**OBJECTIVE:**
The exercise asks for every line of the data to be reproduced exactly.
-- BEGIN AVAILABLE DATA --
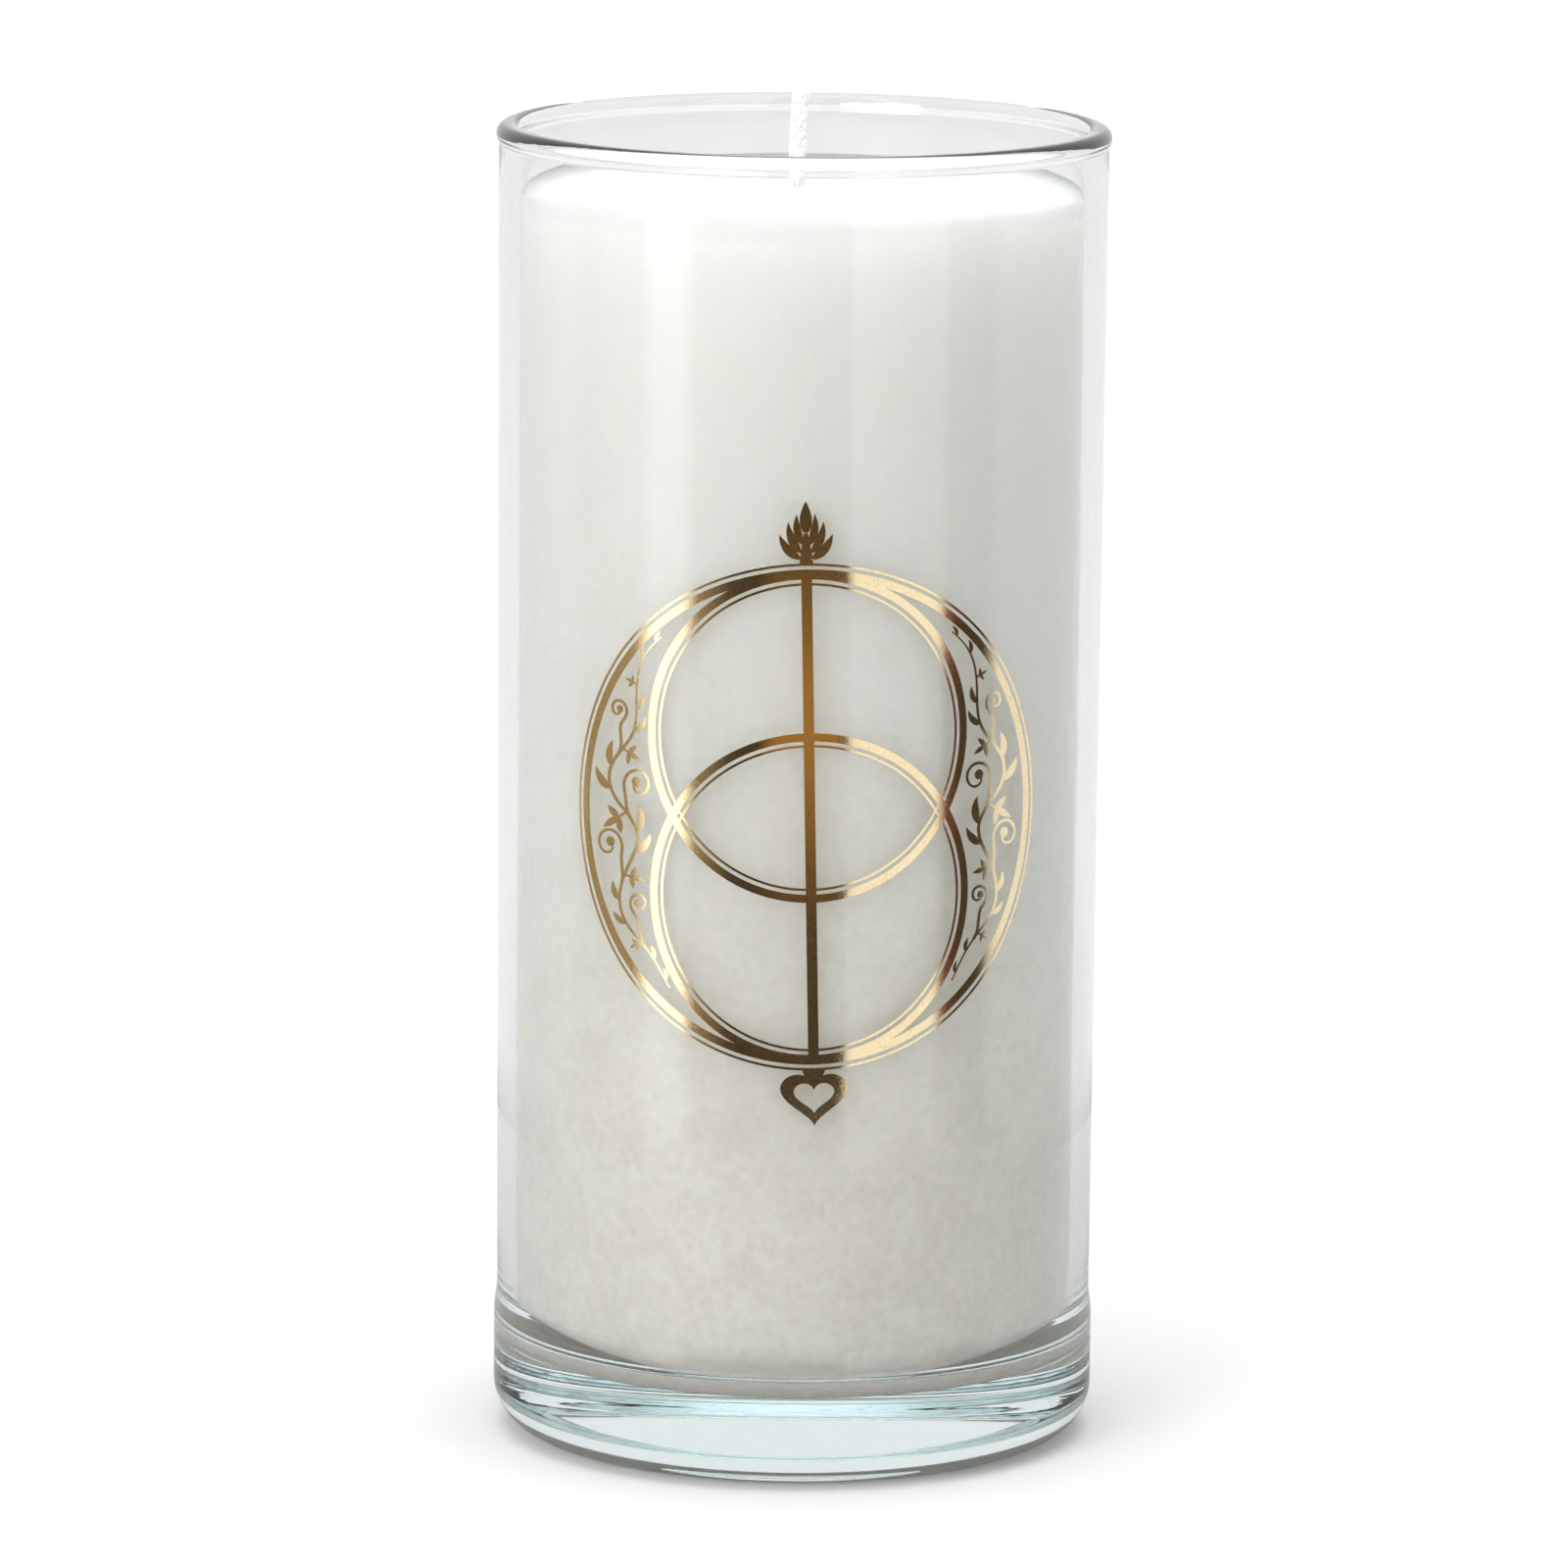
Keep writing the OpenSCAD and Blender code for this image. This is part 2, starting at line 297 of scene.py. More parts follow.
cottonLook = {
    "subsurface": 0.6,
    "subsurfaceDepth": 0.0006,
    "radii": (1.0, 0.9, 0.7),
    "sheen": 0.15,
    "waxScale": 900.0,
    "roughness": (0.45, 0.8),
    "fibreHeight": 0.00006,
    "fibreStrength": 0.8,
}


def waxedCotton(name, shade, light, scale):
    look = cottonLook
    material, tree, shader = newMaterial(name)
    fibres = noiseField(tree, objectSpace(tree, scale), 1.0, 4.0, 0.6)
    soaked = noiseField(tree, objectSpace(tree), look["waxScale"], 2.0)
    feed(tree, shader.inputs["Base Color"], rampField(tree, fibres, [(0.3, shade), (0.7, light)]))
    setShader(shader, Subsurface_Weight=look["subsurface"], Subsurface_Radius=look["radii"],
              Subsurface_Scale=look["subsurfaceDepth"], Sheen_Weight=look["sheen"])
    feed(tree, shader.inputs["Roughness"], spread(tree, soaked, *look["roughness"]))
    bumpFrom(tree, shader, fibres, look["fibreHeight"], look["fibreStrength"])
    return material


steelLook = {
    "dull": (0.55, 0.55, 0.54),
    "bright": (0.76, 0.76, 0.75),
    "grainScale": (900, 120, 900),
    "grainShare": 0.6,
    "crystalScale": 420.0,
    "crystalShare": 0.4,
    "roughness": (0.22, 0.42),
    "grainHeight": 0.00002,
    "grainStrength": 0.5,
}


def tinnedSteel():
    look = steelLook
    material, tree, shader = newMaterial("tinnedSteel")
    grain = noiseField(tree, objectSpace(tree, look["grainScale"]), 1.0)
    crystals = addNode(tree, "ShaderNodeTexVoronoi", Vector=objectSpace(tree),
                       Scale=look["crystalScale"]).outputs["Color"]
    tone = calc(tree, "ADD", calc(tree, "MULTIPLY", grain, look["grainShare"]),
                calc(tree, "MULTIPLY", crystals, look["crystalShare"]))
    colour = rampField(tree, tone, [(0.2, look["dull"]), (0.8, look["bright"])])
    feed(tree, shader.inputs["Base Color"], colour)
    setShader(shader, Metallic=1.0)
    feed(tree, shader.inputs["Roughness"], spread(tree, tone, *look["roughness"]))
    bumpFrom(tree, shader, grain, look["grainHeight"], look["grainStrength"])
    return material


foamLook = {
    "shade": (0.86, 0.86, 0.85),
    "light": (0.93, 0.93, 0.92),
    "mottleScale": 500.0,
    "poreScale": 2600.0,
    "roughness": (0.75, 0.95),
    "poreHeight": 0.00008,
    "poreStrength": 0.8,
}


def foamPad():
    look = foamLook
    material, tree, shader = newMaterial("foamPad")
    place = objectSpace(tree)
    pores = addNode(tree, "ShaderNodeTexVoronoi", Vector=place, Scale=look["poreScale"]).outputs["Distance"]
    mottle = noiseField(tree, place, look["mottleScale"])
    colour = rampField(tree, mottle, [(0.3, look["shade"]), (0.7, look["light"])])
    feed(tree, shader.inputs["Base Color"], colour)
    feed(tree, shader.inputs["Roughness"], spread(tree, pores, *look["roughness"]))
    bumpFrom(tree, shader, pores, look["poreHeight"], look["poreStrength"])
    return material


# lathe: the start mesh is a chain of profile points, with radius in x, height in z, share of waviness in y
lathe = {"sides": 192, "waveHeight": 0.00003, "waveCount": 3.2, "waveLength": 9.0, "weld": 0.000002}


def latheTree():
    tree, given, out = newTree("turnedProfile", {
        "Sides": "Int", "Wave Height": "Float", "Wave Count": "Float", "Wave Length": "Float",
        "Weld": "Float", "Material": "Material"})
    chain = given["Geometry"]
    count = addNode(tree, "GeometryNodeAttributeDomainSize", Geometry=chain).outputs["Point Count"]
    grid = addNode(tree, "GeometryNodeMeshGrid", Size_X=1.0, Size_Y=1.0, Vertices_X=count,
                   Vertices_Y=calc(tree, "ADD", given["Sides"], 1.0))
    position = addNode(tree, "GeometryNodeInputPosition").outputs[0]
    spot = addNode(tree, "ShaderNodeSeparateXYZ", Vector=position)
    along = calc(tree, "MULTIPLY", calc(tree, "ADD", spot.outputs["X"], 0.5),
                 calc(tree, "SUBTRACT", count, 1.0))
    turn = calc(tree, "MULTIPLY", calc(tree, "ADD", spot.outputs["Y"], 0.5), fullTurn)
    picked = addNode(tree, "GeometryNodeSampleIndex", {"data_type": "FLOAT_VECTOR", "domain": "POINT"},
                     Geometry=chain, Index=calc(tree, "ROUND", along), Value=position)
    profile = addNode(tree, "ShaderNodeSeparateXYZ", Vector=picked.outputs["Value"])
    cosine, sine = calc(tree, "COSINE", turn), calc(tree, "SINE", turn)
    around = addNode(tree, "ShaderNodeCombineXYZ", X=calc(tree, "MULTIPLY", cosine, given["Wave Count"]),
                     Y=calc(tree, "MULTIPLY", sine, given["Wave Count"]),
                     Z=calc(tree, "MULTIPLY", profile.outputs["Z"], given["Wave Length"]))
    wave = addNode(tree, "ShaderNodeTexNoise", Vector=around.outputs[0], Scale=1.0,
                   Detail=1.0).outputs["Fac"]
    lift = calc(tree, "MULTIPLY", calc(tree, "SUBTRACT", wave, 0.5),
                calc(tree, "MULTIPLY", profile.outputs["Y"], given["Wave Height"]))
    radius = calc(tree, "MULTIPLY_ADD", lift, 2.0, profile.outputs["X"])
    ring = addNode(tree, "ShaderNodeCombineXYZ", X=calc(tree, "MULTIPLY", radius, cosine),
                   Y=calc(tree, "MULTIPLY", radius, sine), Z=profile.outputs["Z"])
    moved = addNode(tree, "GeometryNodeSetPosition", Geometry=grid.outputs["Mesh"],
                    Position=ring.outputs[0])
    closed = addNode(tree, "GeometryNodeMergeByDistance", Geometry=moved.outputs[0], Distance=given["Weld"])
    endTree(tree, closed.outputs[0], given["Material"], out)
    return tree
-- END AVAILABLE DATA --
**SOLUTION TO THE PROBLEM:**
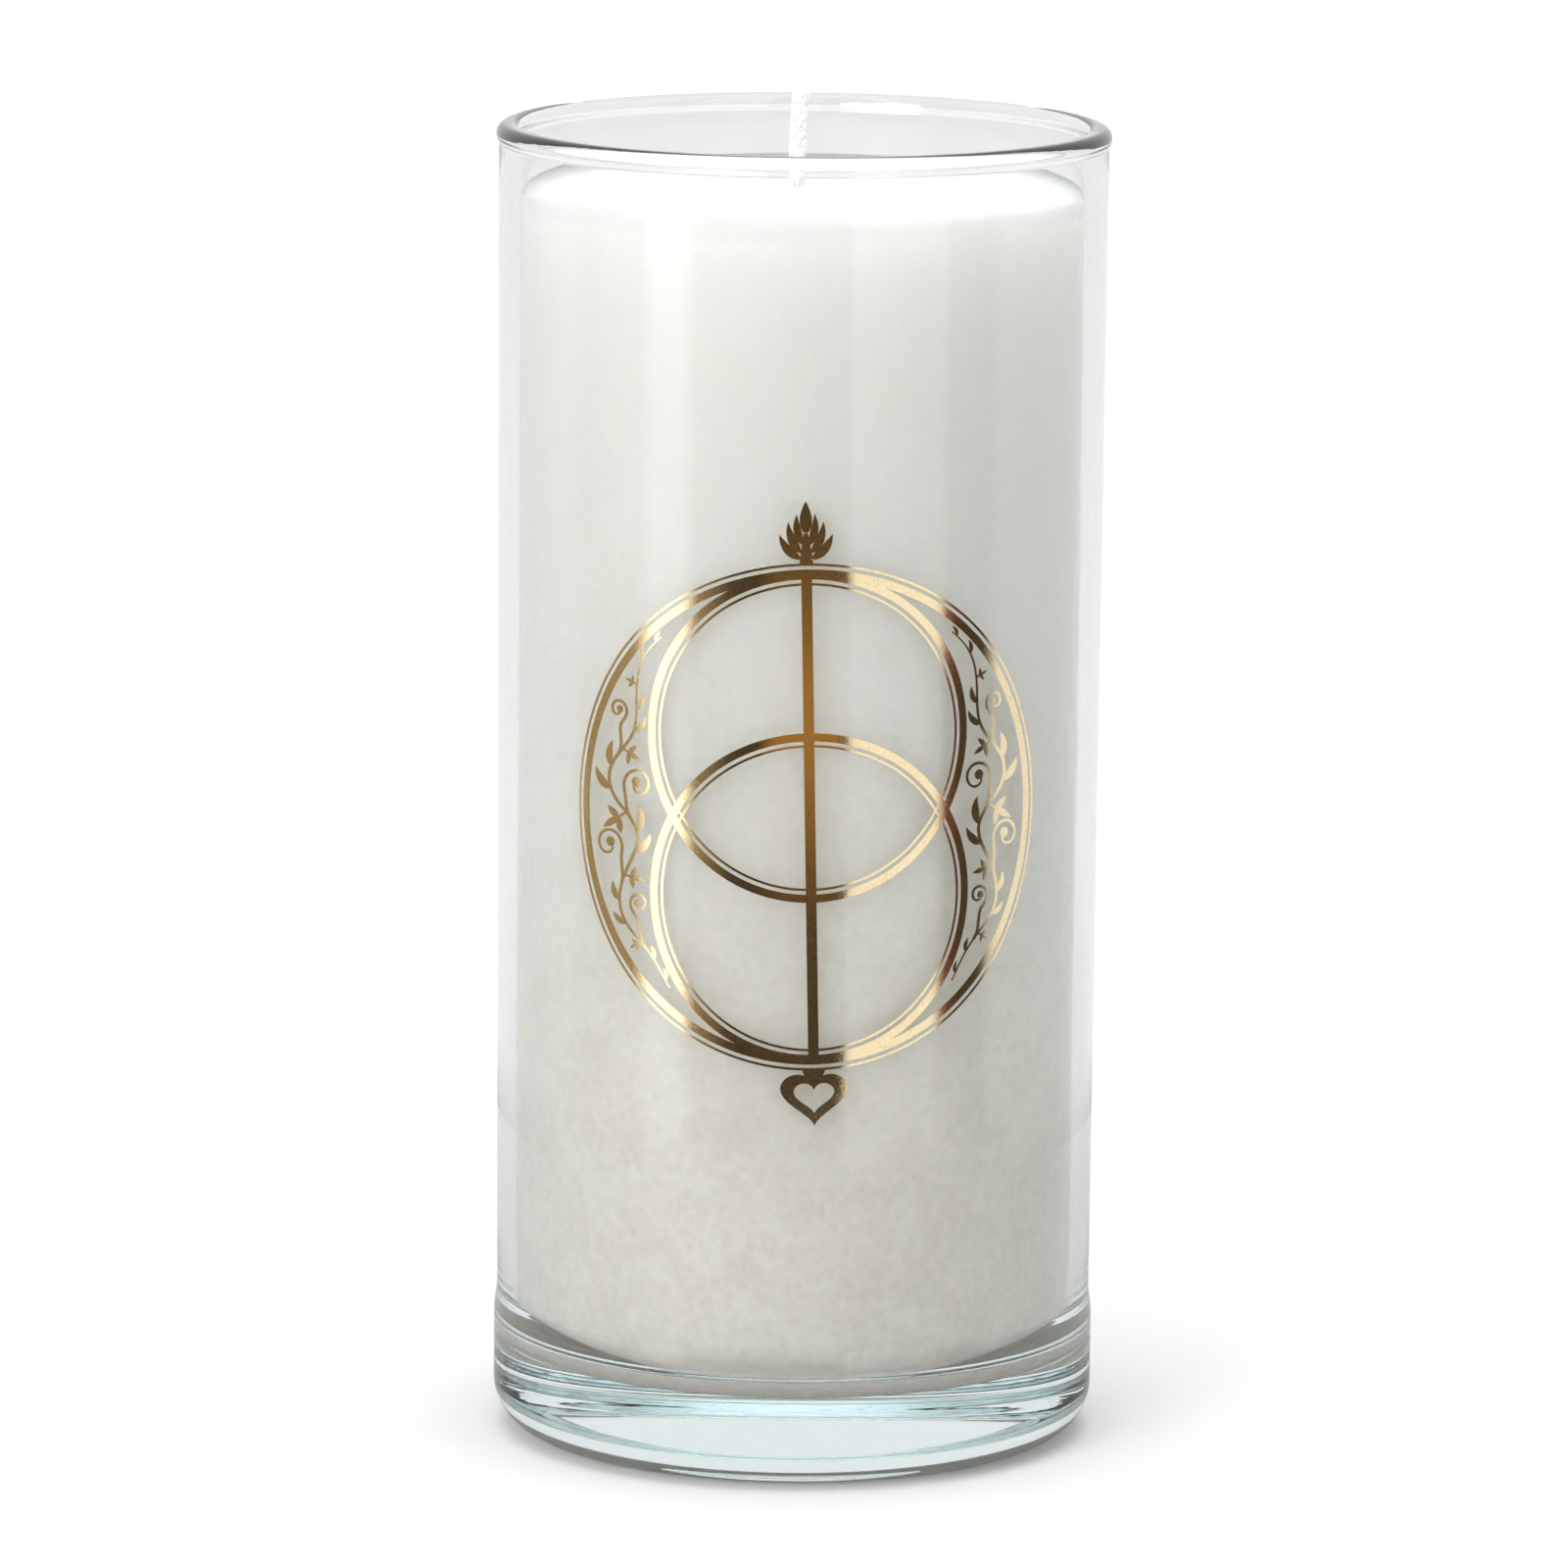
Keep writing the OpenSCAD and Blender code for this image. This is part 2, starting at line 297 of scene.py. More parts follow.
cottonLook = {
    "subsurface": 0.6,
    "subsurfaceDepth": 0.0006,
    "radii": (1.0, 0.9, 0.7),
    "sheen": 0.15,
    "waxScale": 900.0,
    "roughness": (0.45, 0.8),
    "fibreHeight": 0.00006,
    "fibreStrength": 0.8,
}


def waxedCotton(name, shade, light, scale):
    look = cottonLook
    material, tree, shader = newMaterial(name)
    fibres = noiseField(tree, objectSpace(tree, scale), 1.0, 4.0, 0.6)
    soaked = noiseField(tree, objectSpace(tree), look["waxScale"], 2.0)
    feed(tree, shader.inputs["Base Color"], rampField(tree, fibres, [(0.3, shade), (0.7, light)]))
    setShader(shader, Subsurface_Weight=look["subsurface"], Subsurface_Radius=look["radii"],
              Subsurface_Scale=look["subsurfaceDepth"], Sheen_Weight=look["sheen"])
    feed(tree, shader.inputs["Roughness"], spread(tree, soaked, *look["roughness"]))
    bumpFrom(tree, shader, fibres, look["fibreHeight"], look["fibreStrength"])
    return material


steelLook = {
    "dull": (0.55, 0.55, 0.54),
    "bright": (0.76, 0.76, 0.75),
    "grainScale": (900, 120, 900),
    "grainShare": 0.6,
    "crystalScale": 420.0,
    "crystalShare": 0.4,
    "roughness": (0.22, 0.42),
    "grainHeight": 0.00002,
    "grainStrength": 0.5,
}


def tinnedSteel():
    look = steelLook
    material, tree, shader = newMaterial("tinnedSteel")
    grain = noiseField(tree, objectSpace(tree, look["grainScale"]), 1.0)
    crystals = addNode(tree, "ShaderNodeTexVoronoi", Vector=objectSpace(tree),
                       Scale=look["crystalScale"]).outputs["Color"]
    tone = calc(tree, "ADD", calc(tree, "MULTIPLY", grain, look["grainShare"]),
                calc(tree, "MULTIPLY", crystals, look["crystalShare"]))
    colour = rampField(tree, tone, [(0.2, look["dull"]), (0.8, look["bright"])])
    feed(tree, shader.inputs["Base Color"], colour)
    setShader(shader, Metallic=1.0)
    feed(tree, shader.inputs["Roughness"], spread(tree, tone, *look["roughness"]))
    bumpFrom(tree, shader, grain, look["grainHeight"], look["grainStrength"])
    return material


foamLook = {
    "shade": (0.86, 0.86, 0.85),
    "light": (0.93, 0.93, 0.92),
    "mottleScale": 500.0,
    "poreScale": 2600.0,
    "roughness": (0.75, 0.95),
    "poreHeight": 0.00008,
    "poreStrength": 0.8,
}


def foamPad():
    look = foamLook
    material, tree, shader = newMaterial("foamPad")
    place = objectSpace(tree)
    pores = addNode(tree, "ShaderNodeTexVoronoi", Vector=place, Scale=look["poreScale"]).outputs["Distance"]
    mottle = noiseField(tree, place, look["mottleScale"])
    colour = rampField(tree, mottle, [(0.3, look["shade"]), (0.7, look["light"])])
    feed(tree, shader.inputs["Base Color"], colour)
    feed(tree, shader.inputs["Roughness"], spread(tree, pores, *look["roughness"]))
    bumpFrom(tree, shader, pores, look["poreHeight"], look["poreStrength"])
    return material


# lathe: the start mesh is a chain of profile points, with radius in x, height in z, share of waviness in y
lathe = {"sides": 192, "waveHeight": 0.00003, "waveCount": 3.2, "waveLength": 9.0, "weld": 0.000002}


def latheTree():
    tree, given, out = newTree("turnedProfile", {
        "Sides": "Int", "Wave Height": "Float", "Wave Count": "Float", "Wave Length": "Float",
        "Weld": "Float", "Material": "Material"})
    chain = given["Geometry"]
    count = addNode(tree, "GeometryNodeAttributeDomainSize", Geometry=chain).outputs["Point Count"]
    grid = addNode(tree, "GeometryNodeMeshGrid", Size_X=1.0, Size_Y=1.0, Vertices_X=count,
                   Vertices_Y=calc(tree, "ADD", given["Sides"], 1.0))
    position = addNode(tree, "GeometryNodeInputPosition").outputs[0]
    spot = addNode(tree, "ShaderNodeSeparateXYZ", Vector=position)
    along = calc(tree, "MULTIPLY", calc(tree, "ADD", spot.outputs["X"], 0.5),
                 calc(tree, "SUBTRACT", count, 1.0))
    turn = calc(tree, "MULTIPLY", calc(tree, "ADD", spot.outputs["Y"], 0.5), fullTurn)
    picked = addNode(tree, "GeometryNodeSampleIndex", {"data_type": "FLOAT_VECTOR", "domain": "POINT"},
                     Geometry=chain, Index=calc(tree, "ROUND", along), Value=position)
    profile = addNode(tree, "ShaderNodeSeparateXYZ", Vector=picked.outputs["Value"])
    cosine, sine = calc(tree, "COSINE", turn), calc(tree, "SINE", turn)
    around = addNode(tree, "ShaderNodeCombineXYZ", X=calc(tree, "MULTIPLY", cosine, given["Wave Count"]),
                     Y=calc(tree, "MULTIPLY", sine, given["Wave Count"]),
                     Z=calc(tree, "MULTIPLY", profile.outputs["Z"], given["Wave Length"]))
    wave = addNode(tree, "ShaderNodeTexNoise", Vector=around.outputs[0], Scale=1.0,
                   Detail=1.0).outputs["Fac"]
    lift = calc(tree, "MULTIPLY", calc(tree, "SUBTRACT", wave, 0.5),
                calc(tree, "MULTIPLY", profile.outputs["Y"], given["Wave Height"]))
    radius = calc(tree, "MULTIPLY_ADD", lift, 2.0, profile.outputs["X"])
    ring = addNode(tree, "ShaderNodeCombineXYZ", X=calc(tree, "MULTIPLY", radius, cosine),
                   Y=calc(tree, "MULTIPLY", radius, sine), Z=profile.outputs["Z"])
    moved = addNode(tree, "GeometryNodeSetPosition", Geometry=grid.outputs["Mesh"],
                    Position=ring.outputs[0])
    closed = addNode(tree, "GeometryNodeMergeByDistance", Geometry=moved.outputs[0], Distance=given["Weld"])
    endTree(tree, closed.outputs[0], given["Material"], out)
    return tree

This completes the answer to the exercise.